April 18, 2014

Grow Yourself a Knot Garden

--courtesy of Jeff Lewis, Garden & Greenhouse Manager, The Elizabethan Gardens

Here in Southwest Ohio, the pear trees are filled with white blossoms. Grass had been green about two weeks, and the daffodils are in full bloom. With the ground pretty much bare and ready for planting flowers in May, it’s a great time to plan a knot garden.
           Knot gardens first caught my eye when I visited Monticello and Mount Vernon as a kid and saw how these lovely sites, edged with shrubs like boxwood, graced the homes of Thomas Jefferson and George Washington.
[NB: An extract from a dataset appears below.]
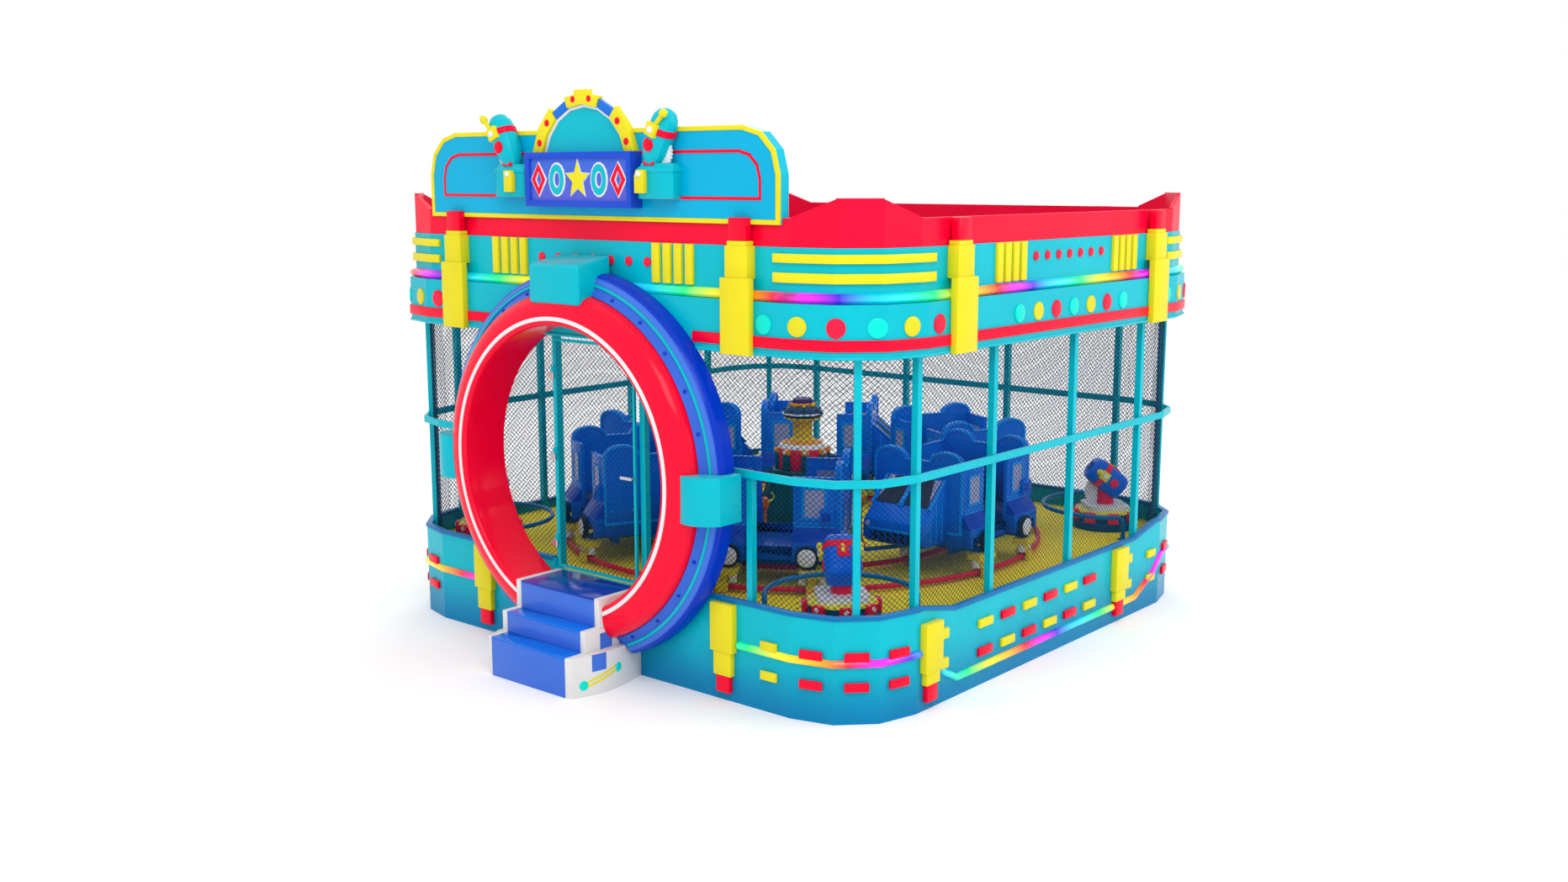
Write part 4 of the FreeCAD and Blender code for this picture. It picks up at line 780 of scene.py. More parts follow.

Then when I first visited England, I could see how these American presidents mimicked a long-standing tradition of growing knot gardens that date back hundreds of years.
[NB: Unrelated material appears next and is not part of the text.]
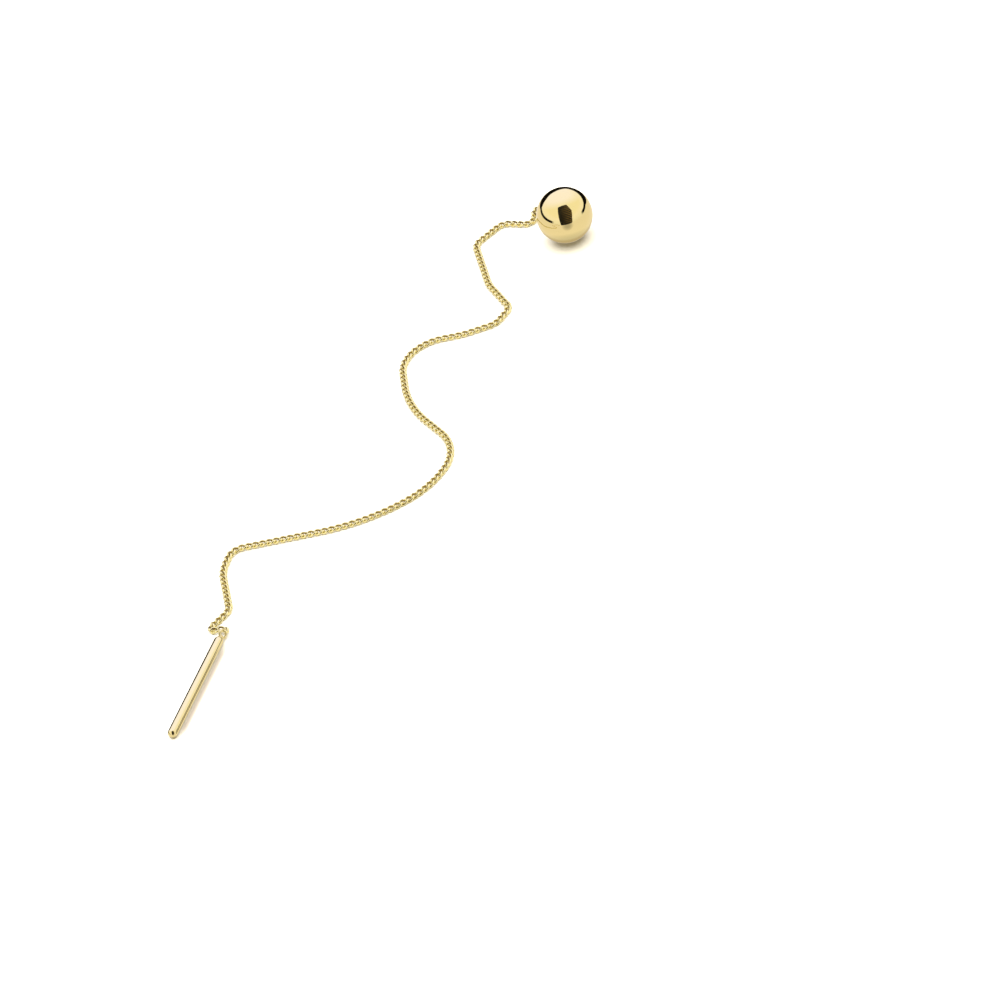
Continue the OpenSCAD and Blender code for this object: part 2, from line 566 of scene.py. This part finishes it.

           England’s Queen Elizabeth I enjoyed strolling through her gardens with her ladies-in-waiting in tow, and certainly the Queen’s knot gardens were among the finest in her day. In fact, there’s an excellent example of a knot garden here in the US at The Elizabethan Gardens on Roanoke Island near the Outer Banks of North Carolina. There, head gardener Jeff Lewis cares for the twining shrubs that look like knots, and he plants the spaces in between them with herbs in spring.
  
         Jeff shared a wonderful photo of this garden in early spring, when it’s easy to see “the bones” of the garden before the lush green herbs take over in summer. If you can’t get to North Carolina to visit, go on over to their website at http://elizabethangardens.org/  
            It takes years to establish a knot garden like this one, but you can create an updated version in your own background that will grow in just one summer. All it takes is a little bit of space, some bedding plants, a digging tool, a bit of fertilizer, and regular watering.